Dominique Sopo, président de SOS Racisme arrivé très tôt sur les lieux pour également affirmer son amitié au journal précise : « La démocratie c’est le droit au blasphème. Ceux qui ont commis cet attentat sont des ennemis de la démocratie. C’est un autodafé dont Charlie est victime. »
Les responsables de cet attentat ne sont pas encore identifiés. Pourtant, le piratage du site de Charlie, remplacé par un message intégriste islamiste, prête à penser qu’il s’agit là d’un attentat provoqué par des personnes issues de ce milieu. Charb modère les spéculations sur les auteurs de ce délit : « Ceux qui incendient ne sont pas de vrais musulmans. » Il précise : « Les trois cons qui foutent le feu font le jeu du Front National. Ca va être instrumentalisé. Cette minorité intégriste est plus visible que les modérés qui sont majoritaires. »
Prévenu vers 5 heures du matin, Charb s’est rendu sur les lieux, rapidement suivi par Luz, Riss puis tous les membres du magazine qui avaient une conférence de rédaction prévue ce matin à 10 heures. Affichant des sourires de façade et un calme apparent, la tension et la fatigue de l’équipe était palpable. Charb, les mains tremblantes, ne peut s’empêcher une note d’humour : « Nous, on combat les intégristes avec des dessins, des éditos et du papier... et le papier, ça brûle bien. » Quelques minutes plus tôt, Luz lançait : « Pour une fois qu’un islamiste se sert un cocktail, c’est pour nous l’envoyer dans la gueule. »
Quid de ce numéro 1011 daté du 2 novembre 2011 ? Un couverture sur laquelle Mahomet dessiné par Luz s’exclame : « 100 coups de fouet, si vous n’êtes pas mort de rire. » Et un bandeau rouge sur le titre Charlie Hebdo : « Charia Hebdo : Mahomet Rédacteur en Chef ». Voilà ce qui a provoqué tant d’agitation.

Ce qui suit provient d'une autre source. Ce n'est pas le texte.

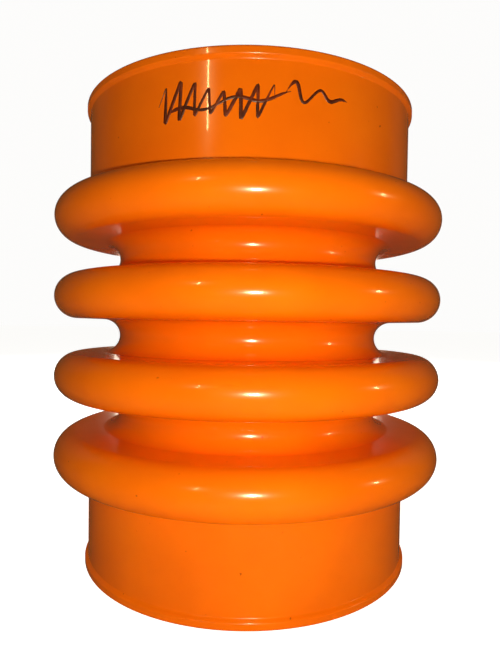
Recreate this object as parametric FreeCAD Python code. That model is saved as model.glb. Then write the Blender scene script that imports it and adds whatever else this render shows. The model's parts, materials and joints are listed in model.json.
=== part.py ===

À la lecture du numéro, on découvre les rubriques habituelles du journal et, bien sûr, des articles et de nombreux dessins sur l’intégrisme. Les fanatiques y sont pris pour cible, bien plus que Mahomet en personne. Ce dernier est présent sur chaque page dans des encadrés où il commente l’actualité. L’édito est signé Mohamed Rassoul Allah suivit par une adresse email : leprophete@charliehebdo.fr.
Le contenu de l’édito est évidemment irrévérencieux. Nous ne vous en livrerons pas d’extrait ici, préférant vous laisser le loisir d’aller l’acheter en kiosque si vous voulez soutenir l’hebdo. Et il en a besoin. Obligé de déménager du siège historique de la rue de Turbigo dans le troisième arrondissement de Paris dans la semaine du 27 au 30 septembre dernier pour des raisons financières, Charlie Hebdo avait également été contraint d’augmenter son prix de vente l’an dernier. Charb lançait ce matin vers 10 heures : « Nos amis sont plus nombreux que nos ennemis, mais nos ennemis sont plus efficaces que nos amis. » Une bonne occasion pour vous, lecteurs, de prouver que vous pouvez également être efficaces en achetant l’édition de cette semaine.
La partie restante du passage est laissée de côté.